The nicest way I've found for hiding away the boilerplate is to do create functions like this:

fun View.fadeOut(duration: Long = 30): Completable {  
    return Completable.create {
        animate().setDuration(duration)
                .alpha(0f)
                .withEndAction {
                    visibility = View.GONE
                    it.onComplete()
                }
    }
}

These utility methods will then be usable by doing something like:

myView.fadeOut().subscribe()  

They are also reusable between projects and you could conceivably even make a small library out of them.
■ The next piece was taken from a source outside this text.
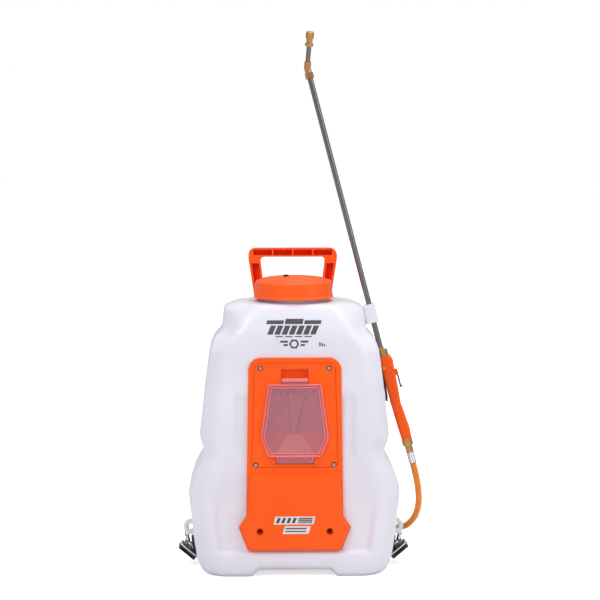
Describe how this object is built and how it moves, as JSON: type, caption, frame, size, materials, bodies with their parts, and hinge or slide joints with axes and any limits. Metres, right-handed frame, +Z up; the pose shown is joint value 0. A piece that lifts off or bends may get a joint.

For now, you can see a collection of such functions in ViewExtensions.kt:

fun View.slideIn(offset: Float): Completable {  
    return Completable.create {
        visibility = View.VISIBLE
        alpha = 0f
        scaleX = 0f
        scaleY = 0f
        translationY = offset
        animate().alpha(1f)
                .translationY(0f)
                .scaleX(1f)
                .scaleY(1f)
                .setDuration(200)
                .setInterpolator(OvershootInterpolator())
                .withEndAction(it::onComplete)
    }
}

fun View.slideOut(offset: Float): Completable {  
    return Completable.create {
        animate().alpha(0f)
                .scaleX(0f)
                .scaleY(0f)
                .translationY(offset)
                .setDuration(200)
                .withEndAction {
                    visibility = View.GONE
                    it.onComplete()
                }
    }
}

fun View.fadeOut(duration: Long = 30): Completable {  
    return Completable.create {
        animate().setDuration(duration)
                .alpha(0f)
                .withEndAction {
                    visibility = View.GONE
                    it.onComplete()
                }
    }
}

fun View.fadeIn(): Completable {  
    return Completable.create {
        visibility = View.VISIBLE
        alpha = 0f
        animate().alpha(1f)
                .setDuration(200)
                .withEndAction(it::onComplete)
    }
}

fun View.rotate(degree: Float): Completable {  
    return Completable.create {
        animate().rotation(degree)
                .setDuration(200)
                .withEndAction(it::onComplete)
    }
}

With these in place your application code looks like this:

longFab.slideIn(fabMiniSize).andThen(longLabel.fadeIn())  

Putting it all together

Let's now come back to the real world example we've set ourselves as a target at the beginning of this article. Armed with the View extension functions described above let's try to piece together all the animations described at the beginning.

The two sets of FABs are similar, let's call them Speed Menu and Size Menu respectively. First, let's look at the code for showing one of these menus:

    private fun showSpeedMenu() = Completable.mergeArray(
            fab.rotate(45f),
            longFab.slideIn(fabMiniSize).andThen(longLabel.fadeIn()),
            normalFab.slideIn(2 * fabMiniSize).andThen(normalLabel.fadeIn()),
            blitzFab.slideIn(3 * fabMiniSize).andThen(blitzLabel.fadeIn())
    )

As we can see, we're defining the show speed animation as running 4 animations at the same time and waiting for all to finish:

  1. rotating the large FAB 45 degrees
  2. sliding in the first mini FAB and then fading in the fist label
  3. sliding in the second mini FAB and then fading in the second label
  4. sliding in the third mini FAB and then fading in the third label

Showing the menu with all the 9 moving parts can then be achieved by

showSpeedMenu().subscribe()  

Hiding a menu is done in a similar fashion:

    private fun hideSpeedMenu() = Completable.mergeArray(
            fab.rotate(0f),
            longLabel.fadeOut().andThen(longFab.slideOut(fabMiniSize)),
            normalLabel.fadeOut().andThen(normalFab.slideOut(2 * fabMiniSize)),
            blitzLabel.fadeOut().andThen(blitzFab.slideOut(3 * fabMiniSize))
    )

The beauty of this is that after you describe both menus like this you can have chain hiding the first step with showing the second step for a beautifully choreographed animation involving 13 moving parts with just the following code:

    @OnClick(R.id.blitz_fab, R.id.long_fab, R.id.normal_fab)
    fun onSpeedClicked() {
        hideSpeedMenu()
                .doOnComplete { menuState = FabMenuState.SIZE }
                .andThen(showSizeMenu())
                .subscribe()
    }

Note how we could do both set the menu state and chain the animation at the same time which would have been hard to do within the limitations of having a single withEndAction listener.

Talking about the menu state, the only less nice part of the code is the one handling that variable. If you have comments on how to improve on that, I'm listening :)

    @OnClick(R.id.fab)
    fun onFabClicked() {
        menuState = when(menuState) {
            FabMenuState.OFF -> {
                showSpeedMenu().subscribe()
                FabMenuState.SPEED
            }
            FabMenuState.SPEED -> {
                hideSpeedMenu().subscribe()
                FabMenuState.OFF
            }
            FabMenuState.SIZE -> {
                hideSizeMenu().subscribe()
                FabMenuState.OFF
            }
        }
        fadeOutMask.showIf(menuState != FabMenuState.OFF)
    }

The full code is available in MainActivity.kt.

Conclusion

In this article we've seen how RxJava can be leveraged to make Android animations easier to write and understand. We've explored how and why we would create such a mix and we've also looked at a real-world example of such an animation. Let me know what your thoughts are about this technique.